Orihime, in a reverse reflection of that, seems to deny that she can do anything alone once she is in Hueca Mundo, her reliance on her friends burgeoning out of control. The break out seems to be where her parallel with Rukia becomes colored most strongly by the realm this cycle centers on; they both fall prey to a negative aspect of the world in question, but those aspects, and the recovery from them, differ. As Rukia, when imprisoned, turns from struggle to despair, Orihime turns from determination to desire for rescue, made insatiable by an accompanying denial of what rescue might realistically require. Likely spurred by Aizen's pretense that he kidnapped her for her power, Orihime sinks into denial of all power that seems dangerous or absolute, both her own and Ichigo's, and this only worsens over time. When Ulquiorra puts a hole in Ichigo, not even for the first time, Orihime backs away from engaging her own power fully, even to "heal" this time; instead she calls for Ichigo's help, wanting him to be what he thinks he is and to rescue her. In the perfect meeting point of their respective denial and desire this calls forth the absolute manifestation of a hungry ghost: Ichigo's completely unrestrained, totally instinct-driven Hollow form.

This, of course, is the turning point, the point at which both Orihime and Ichigo understand that they have gone too far, that Orihime needs to accept the reality of her own capability and responsibility, to release her desire to be saved by another, and that Ichigo needs to release his desire to personally and solely protect, to accept the aid and agency of his companions. This is the personal realization they receive in return for their journeys this cycle.

Of course the cycle isn't quite over yet, and, predictably enough in cosmological terms, the shinigami Ichigo deals with keep on encouraging him to think that his combat abilities and his unusual level of power are the truly critical things in the confrontation with Aizen. This is completely contradicted by the actual train of events: even after Ichigo masters his absolute final attack, it fails. It is, instead, either Urahara's cunning or Aizen's own hidden desires that save as much of the day as can be saved at that point. The shape of this particular cycle suggests that Aizen's hidden desire to be normal, to not have great power setting him apart, is most instrumental. Is that not, after all, exactly where Ichigo ends up also?

And so we come to the third cycle: human power and human potential.

Given the story so far, I predict that Ichigo will not quite have learned the larger lesson and will still be unbalanced. He's still early in the cycle of reincarnation after all. Orihime may have better luck, if she continues to parallel Rukia, but it seems equally likely that both Rukia and Orihime will remain prone to the weaknesses of the worlds they are associated with.

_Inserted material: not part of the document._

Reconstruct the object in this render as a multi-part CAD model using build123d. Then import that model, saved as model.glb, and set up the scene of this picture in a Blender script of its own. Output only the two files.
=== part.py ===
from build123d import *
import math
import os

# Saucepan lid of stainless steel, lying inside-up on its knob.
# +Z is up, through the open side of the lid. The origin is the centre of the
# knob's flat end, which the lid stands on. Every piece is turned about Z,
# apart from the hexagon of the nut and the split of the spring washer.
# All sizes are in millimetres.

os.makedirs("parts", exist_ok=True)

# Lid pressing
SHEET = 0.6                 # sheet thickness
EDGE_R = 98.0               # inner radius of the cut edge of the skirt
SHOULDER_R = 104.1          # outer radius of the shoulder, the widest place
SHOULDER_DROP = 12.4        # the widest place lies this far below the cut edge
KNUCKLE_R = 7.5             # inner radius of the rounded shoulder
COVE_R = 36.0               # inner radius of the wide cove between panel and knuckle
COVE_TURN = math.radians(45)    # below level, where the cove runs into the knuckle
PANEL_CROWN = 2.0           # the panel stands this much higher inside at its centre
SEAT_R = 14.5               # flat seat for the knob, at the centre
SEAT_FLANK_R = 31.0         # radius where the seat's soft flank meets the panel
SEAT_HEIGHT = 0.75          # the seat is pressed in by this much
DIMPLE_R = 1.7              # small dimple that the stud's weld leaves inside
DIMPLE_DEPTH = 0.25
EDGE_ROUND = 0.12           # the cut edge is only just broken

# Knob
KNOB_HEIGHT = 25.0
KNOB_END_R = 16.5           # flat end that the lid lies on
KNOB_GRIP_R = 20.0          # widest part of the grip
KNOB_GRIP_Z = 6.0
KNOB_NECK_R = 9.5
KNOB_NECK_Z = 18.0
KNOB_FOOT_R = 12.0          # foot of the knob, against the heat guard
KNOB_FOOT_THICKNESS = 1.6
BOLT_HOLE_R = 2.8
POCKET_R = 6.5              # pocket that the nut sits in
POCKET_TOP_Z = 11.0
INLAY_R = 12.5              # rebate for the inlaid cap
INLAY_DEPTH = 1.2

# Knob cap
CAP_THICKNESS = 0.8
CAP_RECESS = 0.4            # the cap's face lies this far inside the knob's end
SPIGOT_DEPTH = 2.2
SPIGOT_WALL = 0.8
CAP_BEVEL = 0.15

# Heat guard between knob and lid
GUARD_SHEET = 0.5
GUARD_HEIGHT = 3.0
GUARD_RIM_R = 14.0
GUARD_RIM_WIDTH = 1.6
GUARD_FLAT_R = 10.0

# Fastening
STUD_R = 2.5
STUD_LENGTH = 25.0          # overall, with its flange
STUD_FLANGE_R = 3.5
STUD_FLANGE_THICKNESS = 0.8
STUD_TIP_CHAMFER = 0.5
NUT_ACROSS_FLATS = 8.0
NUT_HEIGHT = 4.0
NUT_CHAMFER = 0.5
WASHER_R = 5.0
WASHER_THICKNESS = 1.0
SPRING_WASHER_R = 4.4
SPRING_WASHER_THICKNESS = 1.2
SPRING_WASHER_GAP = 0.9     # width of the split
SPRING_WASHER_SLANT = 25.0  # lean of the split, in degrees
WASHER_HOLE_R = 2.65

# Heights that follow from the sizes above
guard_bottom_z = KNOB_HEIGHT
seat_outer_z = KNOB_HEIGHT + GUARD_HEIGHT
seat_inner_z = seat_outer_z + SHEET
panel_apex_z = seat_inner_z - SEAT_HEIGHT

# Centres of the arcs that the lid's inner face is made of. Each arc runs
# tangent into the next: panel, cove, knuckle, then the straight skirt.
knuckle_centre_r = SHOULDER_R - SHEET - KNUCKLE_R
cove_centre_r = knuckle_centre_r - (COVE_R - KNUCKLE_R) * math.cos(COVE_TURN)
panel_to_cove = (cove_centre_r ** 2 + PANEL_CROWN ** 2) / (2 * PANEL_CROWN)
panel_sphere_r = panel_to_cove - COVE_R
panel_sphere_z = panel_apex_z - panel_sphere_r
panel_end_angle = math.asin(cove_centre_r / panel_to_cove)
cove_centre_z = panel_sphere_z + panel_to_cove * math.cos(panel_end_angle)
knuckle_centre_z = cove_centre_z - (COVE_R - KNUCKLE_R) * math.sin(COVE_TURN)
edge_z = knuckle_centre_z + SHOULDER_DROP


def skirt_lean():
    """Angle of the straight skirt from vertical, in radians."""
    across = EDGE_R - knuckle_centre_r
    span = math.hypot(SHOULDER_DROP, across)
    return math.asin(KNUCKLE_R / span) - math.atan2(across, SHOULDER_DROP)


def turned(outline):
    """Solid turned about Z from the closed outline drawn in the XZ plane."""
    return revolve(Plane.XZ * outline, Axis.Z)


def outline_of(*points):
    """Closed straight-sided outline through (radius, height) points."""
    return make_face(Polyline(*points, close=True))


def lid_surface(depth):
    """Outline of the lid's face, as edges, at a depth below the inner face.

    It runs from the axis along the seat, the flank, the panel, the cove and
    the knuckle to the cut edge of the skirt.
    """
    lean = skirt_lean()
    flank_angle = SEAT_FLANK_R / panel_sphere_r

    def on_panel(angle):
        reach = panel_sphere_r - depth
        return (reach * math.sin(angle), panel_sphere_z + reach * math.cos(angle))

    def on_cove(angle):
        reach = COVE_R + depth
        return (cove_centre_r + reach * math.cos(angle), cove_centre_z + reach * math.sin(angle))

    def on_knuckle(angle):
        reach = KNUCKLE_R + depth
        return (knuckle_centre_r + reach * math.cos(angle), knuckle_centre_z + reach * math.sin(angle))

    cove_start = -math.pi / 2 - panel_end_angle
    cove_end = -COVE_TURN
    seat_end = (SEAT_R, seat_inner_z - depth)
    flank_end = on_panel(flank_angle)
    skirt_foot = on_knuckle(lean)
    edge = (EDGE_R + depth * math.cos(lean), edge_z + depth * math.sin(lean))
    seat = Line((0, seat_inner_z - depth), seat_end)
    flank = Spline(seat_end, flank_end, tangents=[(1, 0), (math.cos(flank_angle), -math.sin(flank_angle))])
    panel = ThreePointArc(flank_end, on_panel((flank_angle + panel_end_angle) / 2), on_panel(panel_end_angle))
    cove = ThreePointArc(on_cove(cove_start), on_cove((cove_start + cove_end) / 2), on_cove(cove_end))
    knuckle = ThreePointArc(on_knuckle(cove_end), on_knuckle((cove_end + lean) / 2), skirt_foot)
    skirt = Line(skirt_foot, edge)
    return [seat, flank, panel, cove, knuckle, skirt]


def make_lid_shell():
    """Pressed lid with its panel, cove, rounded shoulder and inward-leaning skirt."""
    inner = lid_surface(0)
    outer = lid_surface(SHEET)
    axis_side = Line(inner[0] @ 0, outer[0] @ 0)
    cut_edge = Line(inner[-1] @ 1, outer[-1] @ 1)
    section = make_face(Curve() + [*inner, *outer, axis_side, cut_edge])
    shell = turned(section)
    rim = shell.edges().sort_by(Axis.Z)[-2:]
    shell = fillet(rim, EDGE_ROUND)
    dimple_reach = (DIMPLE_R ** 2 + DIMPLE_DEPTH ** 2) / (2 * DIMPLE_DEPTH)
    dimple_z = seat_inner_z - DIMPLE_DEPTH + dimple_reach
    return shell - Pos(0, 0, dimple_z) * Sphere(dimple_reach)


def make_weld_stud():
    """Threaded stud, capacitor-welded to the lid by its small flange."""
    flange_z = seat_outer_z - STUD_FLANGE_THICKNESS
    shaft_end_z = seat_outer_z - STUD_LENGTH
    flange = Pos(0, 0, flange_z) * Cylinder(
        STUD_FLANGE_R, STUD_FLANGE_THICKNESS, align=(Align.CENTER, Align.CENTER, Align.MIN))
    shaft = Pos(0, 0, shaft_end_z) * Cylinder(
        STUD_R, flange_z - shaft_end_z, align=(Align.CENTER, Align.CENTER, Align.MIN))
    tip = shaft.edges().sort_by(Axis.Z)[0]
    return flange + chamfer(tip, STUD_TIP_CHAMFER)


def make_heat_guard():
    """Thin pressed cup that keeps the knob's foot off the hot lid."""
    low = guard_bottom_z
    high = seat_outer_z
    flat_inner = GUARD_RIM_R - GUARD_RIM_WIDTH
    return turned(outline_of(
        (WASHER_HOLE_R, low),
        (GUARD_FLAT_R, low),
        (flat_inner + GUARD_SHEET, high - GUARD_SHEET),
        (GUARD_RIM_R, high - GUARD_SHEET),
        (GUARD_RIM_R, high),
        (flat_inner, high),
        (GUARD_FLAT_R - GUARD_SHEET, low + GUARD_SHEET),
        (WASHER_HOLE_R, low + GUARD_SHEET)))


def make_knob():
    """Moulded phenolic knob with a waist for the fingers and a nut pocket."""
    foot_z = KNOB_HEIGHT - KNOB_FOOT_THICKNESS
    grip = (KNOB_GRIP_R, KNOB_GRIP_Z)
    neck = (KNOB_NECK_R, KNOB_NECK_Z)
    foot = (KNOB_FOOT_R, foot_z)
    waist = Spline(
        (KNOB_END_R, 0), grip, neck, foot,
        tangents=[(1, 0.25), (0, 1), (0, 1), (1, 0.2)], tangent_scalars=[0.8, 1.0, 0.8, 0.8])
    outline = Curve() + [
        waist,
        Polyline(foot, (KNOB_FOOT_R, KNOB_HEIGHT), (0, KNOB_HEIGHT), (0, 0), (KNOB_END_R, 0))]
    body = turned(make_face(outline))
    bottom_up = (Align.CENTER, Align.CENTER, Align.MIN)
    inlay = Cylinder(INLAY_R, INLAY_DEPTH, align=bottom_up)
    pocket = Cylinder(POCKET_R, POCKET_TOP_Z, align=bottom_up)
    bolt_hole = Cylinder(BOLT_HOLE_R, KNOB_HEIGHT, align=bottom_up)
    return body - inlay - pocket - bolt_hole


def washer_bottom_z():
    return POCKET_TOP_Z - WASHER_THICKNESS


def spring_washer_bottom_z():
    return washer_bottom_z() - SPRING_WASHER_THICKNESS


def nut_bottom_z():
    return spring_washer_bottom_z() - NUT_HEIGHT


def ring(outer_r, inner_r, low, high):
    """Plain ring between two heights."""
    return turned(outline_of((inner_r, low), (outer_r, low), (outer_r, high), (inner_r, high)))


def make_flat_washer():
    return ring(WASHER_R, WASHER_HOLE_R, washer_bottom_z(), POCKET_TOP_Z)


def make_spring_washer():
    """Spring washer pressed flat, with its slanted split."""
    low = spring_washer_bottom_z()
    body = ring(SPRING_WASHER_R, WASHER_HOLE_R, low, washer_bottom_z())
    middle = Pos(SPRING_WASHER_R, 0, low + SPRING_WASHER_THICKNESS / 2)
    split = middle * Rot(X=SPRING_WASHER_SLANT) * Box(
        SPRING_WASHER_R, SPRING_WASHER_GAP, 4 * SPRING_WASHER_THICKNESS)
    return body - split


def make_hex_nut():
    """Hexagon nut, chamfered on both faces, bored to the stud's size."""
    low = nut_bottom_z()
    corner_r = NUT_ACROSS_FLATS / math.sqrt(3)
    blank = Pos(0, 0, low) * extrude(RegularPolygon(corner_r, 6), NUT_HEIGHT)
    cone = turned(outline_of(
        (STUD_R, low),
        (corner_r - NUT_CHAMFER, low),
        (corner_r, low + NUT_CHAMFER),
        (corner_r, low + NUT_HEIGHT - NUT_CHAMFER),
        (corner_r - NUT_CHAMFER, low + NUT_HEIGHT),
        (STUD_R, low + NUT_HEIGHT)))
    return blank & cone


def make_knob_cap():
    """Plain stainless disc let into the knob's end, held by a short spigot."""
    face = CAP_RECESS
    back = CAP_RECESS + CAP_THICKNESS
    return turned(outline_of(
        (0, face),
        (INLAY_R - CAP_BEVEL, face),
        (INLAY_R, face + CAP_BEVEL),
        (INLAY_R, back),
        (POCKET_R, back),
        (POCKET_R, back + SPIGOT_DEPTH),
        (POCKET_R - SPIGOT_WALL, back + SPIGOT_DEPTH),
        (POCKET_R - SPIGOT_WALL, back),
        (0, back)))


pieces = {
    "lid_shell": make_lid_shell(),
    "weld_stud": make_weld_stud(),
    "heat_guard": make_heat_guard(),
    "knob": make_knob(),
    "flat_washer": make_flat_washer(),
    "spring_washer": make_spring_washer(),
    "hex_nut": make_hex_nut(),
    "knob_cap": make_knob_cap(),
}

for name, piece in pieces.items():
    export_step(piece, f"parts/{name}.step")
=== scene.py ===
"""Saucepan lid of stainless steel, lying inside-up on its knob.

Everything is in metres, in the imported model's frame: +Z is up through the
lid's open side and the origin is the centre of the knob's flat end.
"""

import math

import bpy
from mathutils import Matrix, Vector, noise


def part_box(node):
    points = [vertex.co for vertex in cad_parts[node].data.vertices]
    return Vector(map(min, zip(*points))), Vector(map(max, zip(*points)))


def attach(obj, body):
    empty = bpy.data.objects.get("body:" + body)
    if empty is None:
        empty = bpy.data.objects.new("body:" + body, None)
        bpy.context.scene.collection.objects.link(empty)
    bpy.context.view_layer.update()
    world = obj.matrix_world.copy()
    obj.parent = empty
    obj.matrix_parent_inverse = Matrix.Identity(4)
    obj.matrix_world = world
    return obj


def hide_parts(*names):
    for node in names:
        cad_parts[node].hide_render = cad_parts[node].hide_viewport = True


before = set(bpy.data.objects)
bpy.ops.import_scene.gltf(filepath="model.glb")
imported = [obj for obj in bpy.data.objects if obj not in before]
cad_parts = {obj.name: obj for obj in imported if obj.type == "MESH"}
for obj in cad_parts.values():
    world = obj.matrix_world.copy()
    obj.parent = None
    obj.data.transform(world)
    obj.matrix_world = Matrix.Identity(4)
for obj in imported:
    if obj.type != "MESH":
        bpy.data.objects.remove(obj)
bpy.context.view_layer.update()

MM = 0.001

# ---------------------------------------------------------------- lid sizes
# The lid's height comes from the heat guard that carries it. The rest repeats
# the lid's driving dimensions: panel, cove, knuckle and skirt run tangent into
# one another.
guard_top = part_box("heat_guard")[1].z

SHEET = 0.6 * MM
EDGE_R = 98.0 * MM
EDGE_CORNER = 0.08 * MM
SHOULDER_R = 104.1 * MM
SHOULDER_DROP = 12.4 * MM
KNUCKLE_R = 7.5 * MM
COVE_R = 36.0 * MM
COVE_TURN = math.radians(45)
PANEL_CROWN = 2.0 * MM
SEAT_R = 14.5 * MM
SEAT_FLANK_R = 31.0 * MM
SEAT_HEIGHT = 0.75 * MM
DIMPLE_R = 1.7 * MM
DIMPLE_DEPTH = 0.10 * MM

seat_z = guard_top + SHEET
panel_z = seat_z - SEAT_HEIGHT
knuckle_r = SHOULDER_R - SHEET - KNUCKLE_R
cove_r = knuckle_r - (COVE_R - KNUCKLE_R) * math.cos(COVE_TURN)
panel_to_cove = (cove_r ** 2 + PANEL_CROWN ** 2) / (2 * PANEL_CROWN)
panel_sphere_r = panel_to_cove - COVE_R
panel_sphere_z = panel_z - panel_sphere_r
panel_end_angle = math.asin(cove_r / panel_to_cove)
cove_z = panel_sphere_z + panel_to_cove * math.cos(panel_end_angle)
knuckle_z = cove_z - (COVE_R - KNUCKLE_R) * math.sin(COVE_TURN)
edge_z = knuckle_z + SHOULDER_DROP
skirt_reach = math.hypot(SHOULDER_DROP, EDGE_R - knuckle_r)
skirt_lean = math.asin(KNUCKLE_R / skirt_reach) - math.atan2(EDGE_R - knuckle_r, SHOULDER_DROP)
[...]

I still expect this to end up, eventually, in the realm of the Devas, whatever that inspired KT to create, but I've temporarily given over predicting what that might be. Will it be whatever Isshin is? Whatever Ichigo is becoming? Something we haven't seen (or recognized) any sign of yet? Is it Urahara? I suppose we'll have to wait and see. The one thing I don't expect is for this new cycle to be the last.

Date: 2010-12-20 09:05 pm (UTC)
jetsam: (Default)
From: [personal profile] jetsam
I was expecting to end with Aizen as well, but equally I was feeling we weren't getting enough from Isshin and Ryuuken to be completely done. Hopefully that's what's coming up

Your model works better than anything else I've seen as a theory

Date: 2010-12-20 10:52 pm (UTC)
chronolith: (Default)
From: [personal profile] chronolith
I kinda don't think we are done with Aizen. I also think we might go through these cycles, if that is what he is doing, more than once. Diecide had all these references to a spirit king in ominous ways. I kinda half expect for it to turn out that this linchpin keeping soul society together actual eats human souls or something and for Aizen to get some sort of redemption out of that, even if he was a total extremist.

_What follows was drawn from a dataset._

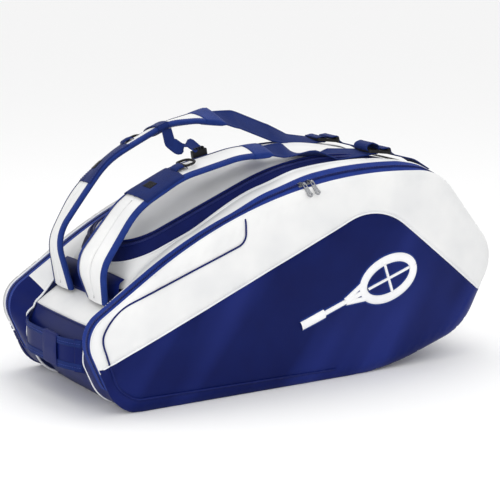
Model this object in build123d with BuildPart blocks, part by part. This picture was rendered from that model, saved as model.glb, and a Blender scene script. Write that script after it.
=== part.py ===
"""Racket tournament bag: two racket-shaped side compartments on a middle compartment.

Millimetres. X runs from the handle end (-X) to the head end (+X), Y from the near side (-Y)
to the far side (+Y), Z up. The origin is under the middle of the bag, on the floor.
"""
import os
from math import acos, atan2, cos, radians, sin, sqrt

from build123d import *

os.makedirs("parts", exist_ok=True)

NEAR = -1
FAR = 1
SIDES = {"near": NEAR, "far": FAR}

# ---------------------------------------------------------------- driving dimensions
WALL = 4.0                # padded skin of the gussets and the middle compartment
FACE_THICK = 11.0         # padded side face
DIVIDER_IN = 96.0         # inner face of each partition, measured from the middle plane
DIVIDER_OUT = 100.0
TAPE_IN = 129.0           # where the white gusset meets the zipper tape
TEETH = 142.0             # the zipper's centre line
TAPE_GAP = 0.2            # half the gap between the two zipper tapes
FACE_IN = 153.0
FACE_OUT = FACE_IN + FACE_THICK
FACE_ROUND = 9.0          # rounding of the face's outer edge
TAPE_THICK = 7.0
GUSSET_THICK = 10.0
TAPE_RISE = 4.0           # how much higher than the face the tapes and the gusset arch
GUSSET_RISE = 14.0
PIPING_RADIUS = 1.6

# Corners of the racket-shaped side outline, in X and Z, and the radius at each of them.
BOTTOM_HANDLE = (-324, 0)
NOSE_HANDLE = (-379, 128)
CROWN = (-54, 339)
SHOULDER_HEAD = (262, 317)
NOSE_HEAD = (380, 171)
CHIN_HEAD = (316, 52)
BOTTOM_HEAD = (154, 0)
OUTLINE_RADII = [60, 44, 760, 90, 61, 90, 500]

# Corners of the middle compartment's side view, which stands above the outline at its top.
MIDDLE_CORNERS = [(-314, 0), (-350, 52), (-338, 120), (-293, 150), (-290, 203), (-282, 230), (60, 368),
                  (280, 313), NOSE_HEAD, CHIN_HEAD, BOTTOM_HEAD]
MIDDLE_RADII = [40, 30, 10, 8, 8, 8, 420, 50, 61, 90, 500]
LID_THICK = 8.0

# Half widths of the middle compartment's lid and of the two tapes of its U-shaped zipper.
LID_HALF = 79.0
LID_TEETH = 87.0
LID_END = -266.0          # handle end of the lid
TAPE_WIDTH = LID_TEETH - LID_HALF

# Straps.
STRAP_INNER = 27.0
STRAP_WIDTH = 66.0
STRAP_THICK = 11.0
LINING_THICK = 3.0
PAD_STACK = STRAP_THICK + LINING_THICK
WEB_WIDTH = 38.0
WEB_THICK = 2.0
STRAP_CORNERS = {
    "near": [(-309, 153), (-328, 218), (-243, 316), (-166, 347), (-55, 366), (6, 367)],
    "far": [(-309, 153), (-327, 240), (-215, 356), (-120, 400), (-26, 414)],
}
STRAP_RADII = {"near": [45, 110, 150, 200], "far": [60, 120, 200]}
WEB_MIDDLE = {"near": 74.0, "far": 76.0}
WEB_CORNERS = {
    "near": [(22.5, 363), (41, 361), (70, 350.5), (108, 349.5), (165, 346.5)],
    "far": [(-9, 411), (30, 398), (84, 367), (124, 349.5), (165, 346.5)],
}
WEB_RADII = {"near": [30, 60, 300], "far": [60, 60, 60]}
ANCHOR_CORNERS = [(218, 337), (264, 326), (292, 308)]
LOCK_START = 168.0        # where each ladder-lock begins, along X
LOCK_LENGTH = 44.0
LOCK_WIDTH = 46.0
LOCK_THICK = 5.0
LOCK_SLOT_WIDTH = 39.0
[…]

But then I play a lot of Final Fantasy games and thus am suspicious of twists like that.

Date: 2010-12-20 11:11 pm (UTC)
chronolith: (Default)
From: [personal profile] chronolith
It definitely doesn't sound anything that was ever human, for sure. Though there seems to be hints that it is at least sentient? Not entirely sure. I have this cracked out theory that Soul Society is a thing/place which should not even exist and its existence creates the hollows and all this fucked upness. I mean. Why else would afterlife be permanently stuck in Sengokujidai, you know? Seems a little odd, that bit.

I also have to wonder if Aizen will turn out to have been, in some dreadful way, right all along, yeah

When he starts screaming at Uruhara about a "loser's logic" and how one should look at the way "the world ought to be, not the way the world is" I really do have to wonder if what he really is, is some sort knight templar extremist. Because generally the entire 'changing the world' thing is a shonen hero's schtick, you know? The world is sucky, I am going to save/redeem it! But somehow Aizen has gone terribly wrong.

I am itching to know Kugo Ginjo's story.
Edited Date: 2010-12-20 11:24 pm (UTC)

Date: 2010-12-22 11:22 pm (UTC)
willidan: (Default)
From: [personal profile] willidan
I have to agree about Aizen. I've thought it more likely that he's right, though too far gone, all along.

And I am getting very weary of the arcs. I'm this close to giving up on Bleach altogether, because it never ends(!). Though, having said that, I do feel there will need to be more Ryuuken (and Isshin) to come. There's no reason for Ryuuken to be parceled out the way he has been. And that is one thing that I have been anxious to see develop.